Of course, that place, of my youth, may not exist anymore the way I see it. Globalisation has reached Kolkata in the form of ugly, overpriced apartment blocks; glass buildings of IT sweatshops; separated, by malls and brands, lives of the rich and poor; chain schools and hotels by the hour; badly done replicas of global landmarks; noisy politics of religious divide. The rendition of  Bengali songs at traffic signals are almost pathetic; the billboards with pretend poetry of the great leader is seriously ridiculous. Upper-class school children feel embarrassed about speaking in Bengali and college students, rather than theatre, go watch the latest Bollywood movies. As I wake up, I see Kolkata has gone Mumbai.

But it lives - I know - and show its face when you least expect it. Someone in the coffee shop unexpectedly hums the tune of a Spanish song, Nahoum's cakes still so twentieth-century and Rabindra sangeet can be heard through earphones even in soulless salt-lake glass towers. Besides, it's the slowness, the tropical adoration of slowness, of a food culture celebrating the nature-given plenty, that refuses to give in to globalisation's straight-jacket.
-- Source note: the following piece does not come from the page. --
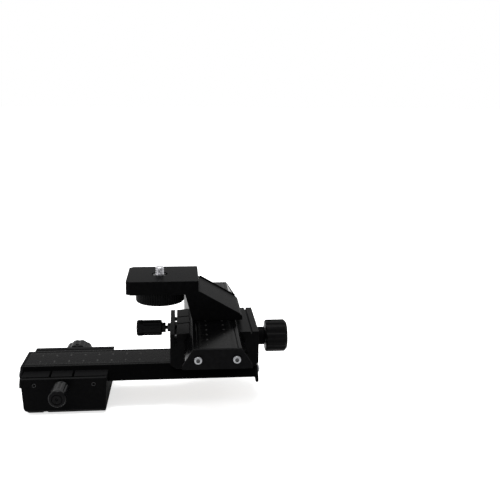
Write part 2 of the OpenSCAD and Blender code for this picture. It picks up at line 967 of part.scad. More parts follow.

From the middle of my life, consumed by globalisation, I see, hear and feel the alternative possibility that Kolkata offers.

Does it matter? We have come to accept a certain interpretation of the pursuit of happiness, a story told to us - sold to us - by the mechanism of capital. Joint family is restrictive, living in modular families is freedom; go west and earn more; escaping your past is progress; professional success matters most, so on and so forth. And, yet, there is a different kind of happiness. The woman who gave up career prospects to live near her elderly family; the man who feels comfortable in spending his evenings in the neighbourhood library; all those who live in daily defiance of the ever-creeping embrace of money, material and capital, in an indulgent, dated, way - all of them are models, possibilities of a different pursuit of happiness.

I could never make up my mind whether seeing the world or an idle winter morning of doing nothing on the terrace of my ancestral home gives me more happiness. I am still not sure, but I at least know that there are two models of happiness. The first, which I pursued, may give me more success, but what's that success worth if all I want to is the second and if that is the essential price to pay for the first. I can make the excuse: I have moved with the times and migrated in the great age of migration; I have seen globalisation in its glory, been its agent and eventually discovered its dark side. My wonder has not mellowed, but my wandering mind has stopped: By leaving, I have discovered the value of staying. 

What really matters, then, should we not ask? Should we give up our pleasures of being who we were for the sake of who someone told us to be? Should we leave and then seek belonging in the world? Should we give in our time, the only possession that we really have, to those who control the capital? What would I not give to be by the side of my mother's deathbed, or stand by my brother, whatever is the cost, when he struggled with depression? What is this success, living as an alien in a society that treats us at an arm's length? 

I know the whole countries now want to leave and go abroad - and people who they leave behind, they want them to go: My relatives want me to stay abroad so that I have a better life and they can have the bragging rights; my government wants me to toil abroad and send money home to keep the currency stable; my colleagues want me to leave so that they don't have to compete with me. But what should I really want?